__Exercise prompt__
Everything from the line containing "Reconstruct the object" down to the line containing "ear_corner_r = 1.3; // [0.6:0.1:1.6]" is to be returned exactly; include both boundary lines and leave out all others.

+ + + +

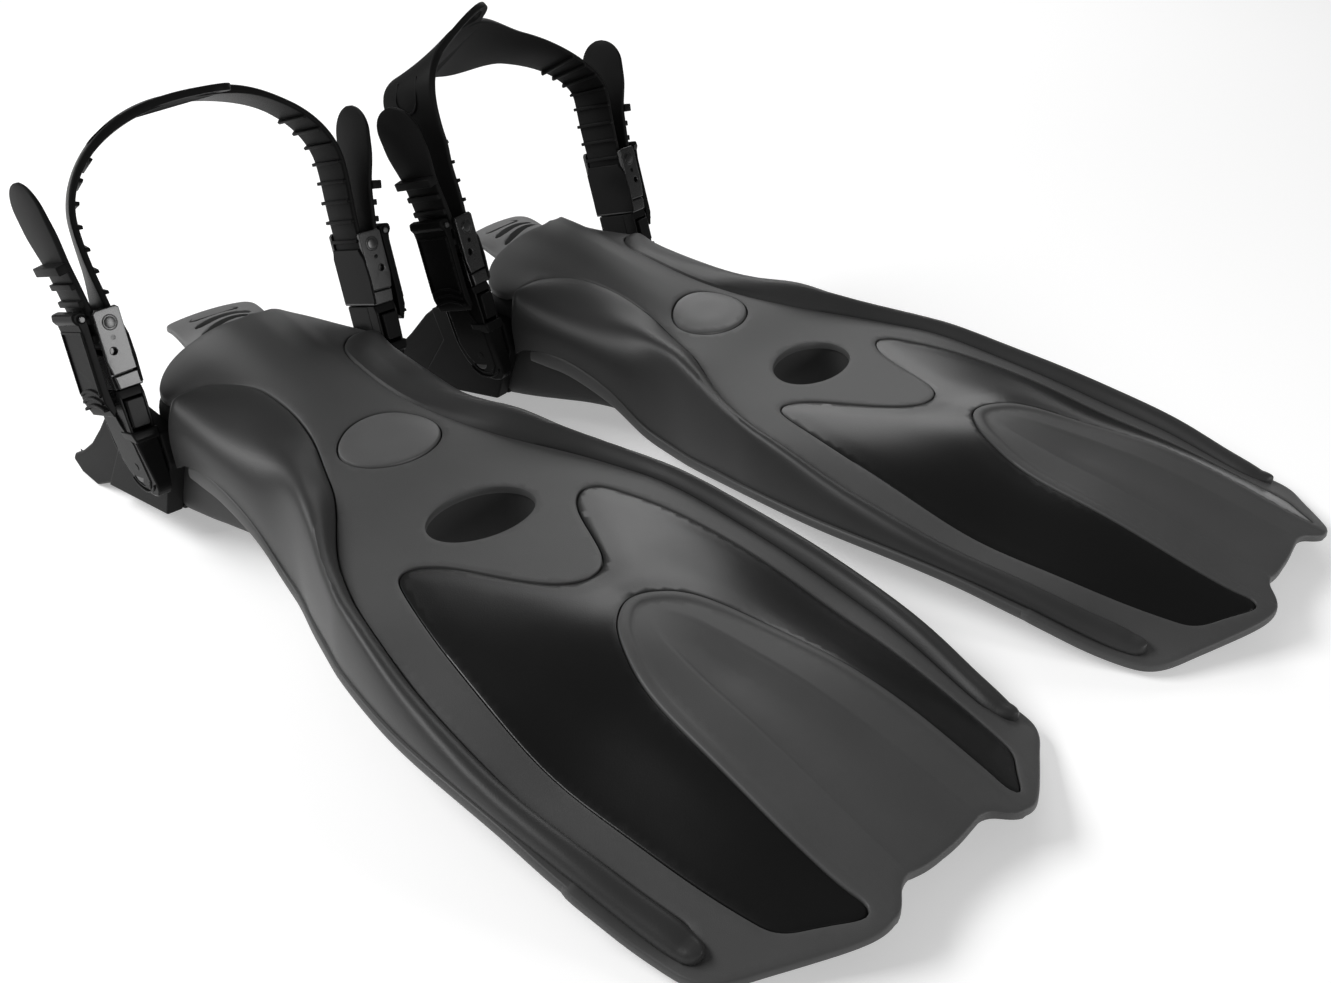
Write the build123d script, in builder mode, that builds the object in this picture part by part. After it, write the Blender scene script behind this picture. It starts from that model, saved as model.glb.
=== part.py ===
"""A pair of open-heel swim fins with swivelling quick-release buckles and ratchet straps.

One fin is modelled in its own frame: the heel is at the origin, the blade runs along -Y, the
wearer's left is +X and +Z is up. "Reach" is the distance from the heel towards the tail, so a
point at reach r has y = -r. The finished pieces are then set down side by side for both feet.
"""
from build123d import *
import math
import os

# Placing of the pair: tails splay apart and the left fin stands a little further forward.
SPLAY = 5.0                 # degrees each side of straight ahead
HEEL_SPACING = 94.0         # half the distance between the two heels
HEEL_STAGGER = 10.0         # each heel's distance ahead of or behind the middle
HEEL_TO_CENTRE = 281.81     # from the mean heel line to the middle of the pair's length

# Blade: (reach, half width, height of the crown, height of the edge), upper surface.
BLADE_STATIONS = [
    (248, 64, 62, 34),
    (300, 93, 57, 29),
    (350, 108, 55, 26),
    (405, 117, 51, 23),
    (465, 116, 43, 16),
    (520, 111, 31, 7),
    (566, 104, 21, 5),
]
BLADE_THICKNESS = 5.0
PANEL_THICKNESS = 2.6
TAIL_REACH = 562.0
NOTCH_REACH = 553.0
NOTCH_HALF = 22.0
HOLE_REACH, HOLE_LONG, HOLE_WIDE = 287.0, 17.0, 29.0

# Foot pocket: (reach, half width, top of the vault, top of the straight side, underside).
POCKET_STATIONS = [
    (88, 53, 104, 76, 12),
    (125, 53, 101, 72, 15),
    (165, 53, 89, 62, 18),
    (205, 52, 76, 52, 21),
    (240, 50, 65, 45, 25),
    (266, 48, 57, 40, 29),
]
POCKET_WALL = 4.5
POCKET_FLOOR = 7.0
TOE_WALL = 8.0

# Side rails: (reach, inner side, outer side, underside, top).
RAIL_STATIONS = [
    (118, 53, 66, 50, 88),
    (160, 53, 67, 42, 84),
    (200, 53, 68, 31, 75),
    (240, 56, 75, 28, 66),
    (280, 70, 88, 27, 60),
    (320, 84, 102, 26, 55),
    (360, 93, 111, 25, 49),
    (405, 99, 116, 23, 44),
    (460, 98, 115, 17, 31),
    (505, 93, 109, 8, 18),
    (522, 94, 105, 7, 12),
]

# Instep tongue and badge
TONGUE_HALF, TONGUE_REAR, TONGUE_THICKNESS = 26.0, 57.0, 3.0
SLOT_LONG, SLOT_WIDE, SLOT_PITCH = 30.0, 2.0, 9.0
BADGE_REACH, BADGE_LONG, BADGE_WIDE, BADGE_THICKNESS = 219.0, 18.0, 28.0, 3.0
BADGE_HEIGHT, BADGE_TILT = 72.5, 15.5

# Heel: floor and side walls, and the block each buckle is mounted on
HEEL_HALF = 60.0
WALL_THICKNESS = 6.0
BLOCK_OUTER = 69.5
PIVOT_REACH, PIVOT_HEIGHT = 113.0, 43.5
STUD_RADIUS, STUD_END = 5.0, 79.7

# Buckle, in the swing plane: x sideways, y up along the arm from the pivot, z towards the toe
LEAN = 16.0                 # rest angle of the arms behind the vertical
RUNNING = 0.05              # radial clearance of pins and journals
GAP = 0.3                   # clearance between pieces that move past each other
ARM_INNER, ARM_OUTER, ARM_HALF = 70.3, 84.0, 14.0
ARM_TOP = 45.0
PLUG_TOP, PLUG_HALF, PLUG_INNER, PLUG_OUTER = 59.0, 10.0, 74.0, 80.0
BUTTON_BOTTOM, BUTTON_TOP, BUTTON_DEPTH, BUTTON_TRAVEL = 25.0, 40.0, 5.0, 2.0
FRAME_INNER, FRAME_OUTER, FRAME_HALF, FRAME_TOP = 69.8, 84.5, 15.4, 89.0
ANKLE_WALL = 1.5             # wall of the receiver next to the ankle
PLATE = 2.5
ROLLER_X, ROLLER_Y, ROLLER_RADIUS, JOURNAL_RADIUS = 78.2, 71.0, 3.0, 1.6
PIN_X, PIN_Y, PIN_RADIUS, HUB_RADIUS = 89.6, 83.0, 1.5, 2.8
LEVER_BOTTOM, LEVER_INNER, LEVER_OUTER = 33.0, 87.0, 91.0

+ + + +

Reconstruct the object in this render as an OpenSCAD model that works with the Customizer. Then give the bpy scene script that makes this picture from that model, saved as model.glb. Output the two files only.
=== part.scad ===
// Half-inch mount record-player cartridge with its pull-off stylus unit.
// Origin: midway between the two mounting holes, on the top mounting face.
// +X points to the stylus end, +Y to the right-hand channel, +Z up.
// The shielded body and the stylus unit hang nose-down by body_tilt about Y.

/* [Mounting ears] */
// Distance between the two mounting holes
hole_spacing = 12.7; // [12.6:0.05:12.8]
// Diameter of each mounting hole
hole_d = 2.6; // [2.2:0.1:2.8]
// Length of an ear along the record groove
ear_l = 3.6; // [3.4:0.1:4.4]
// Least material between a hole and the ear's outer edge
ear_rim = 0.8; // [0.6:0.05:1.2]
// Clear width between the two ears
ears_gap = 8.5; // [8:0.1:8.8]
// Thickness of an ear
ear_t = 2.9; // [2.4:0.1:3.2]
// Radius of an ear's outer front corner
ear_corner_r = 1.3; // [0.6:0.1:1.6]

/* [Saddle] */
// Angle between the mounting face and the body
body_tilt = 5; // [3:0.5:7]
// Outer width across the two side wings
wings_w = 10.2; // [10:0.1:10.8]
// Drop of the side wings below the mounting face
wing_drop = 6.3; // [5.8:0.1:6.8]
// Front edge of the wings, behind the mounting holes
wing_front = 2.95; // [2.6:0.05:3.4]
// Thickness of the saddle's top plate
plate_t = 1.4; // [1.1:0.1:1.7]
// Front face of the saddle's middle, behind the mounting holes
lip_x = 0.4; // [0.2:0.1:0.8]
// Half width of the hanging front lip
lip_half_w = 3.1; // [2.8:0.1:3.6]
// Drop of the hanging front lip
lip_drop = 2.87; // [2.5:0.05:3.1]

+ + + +

__Reply__
Reconstruct the object in this render as an OpenSCAD model that works with the Customizer. Then give the bpy scene script that makes this picture from that model, saved as model.glb. Output the two files only.
=== part.scad ===
// Half-inch mount record-player cartridge with its pull-off stylus unit.
// Origin: midway between the two mounting holes, on the top mounting face.
// +X points to the stylus end, +Y to the right-hand channel, +Z up.
// The shielded body and the stylus unit hang nose-down by body_tilt about Y.

/* [Mounting ears] */
// Distance between the two mounting holes
hole_spacing = 12.7; // [12.6:0.05:12.8]
// Diameter of each mounting hole
hole_d = 2.6; // [2.2:0.1:2.8]
// Length of an ear along the record groove
ear_l = 3.6; // [3.4:0.1:4.4]
// Least material between a hole and the ear's outer edge
ear_rim = 0.8; // [0.6:0.05:1.2]
// Clear width between the two ears
ears_gap = 8.5; // [8:0.1:8.8]
// Thickness of an ear
ear_t = 2.9; // [2.4:0.1:3.2]
// Radius of an ear's outer front corner
ear_corner_r = 1.3; // [0.6:0.1:1.6]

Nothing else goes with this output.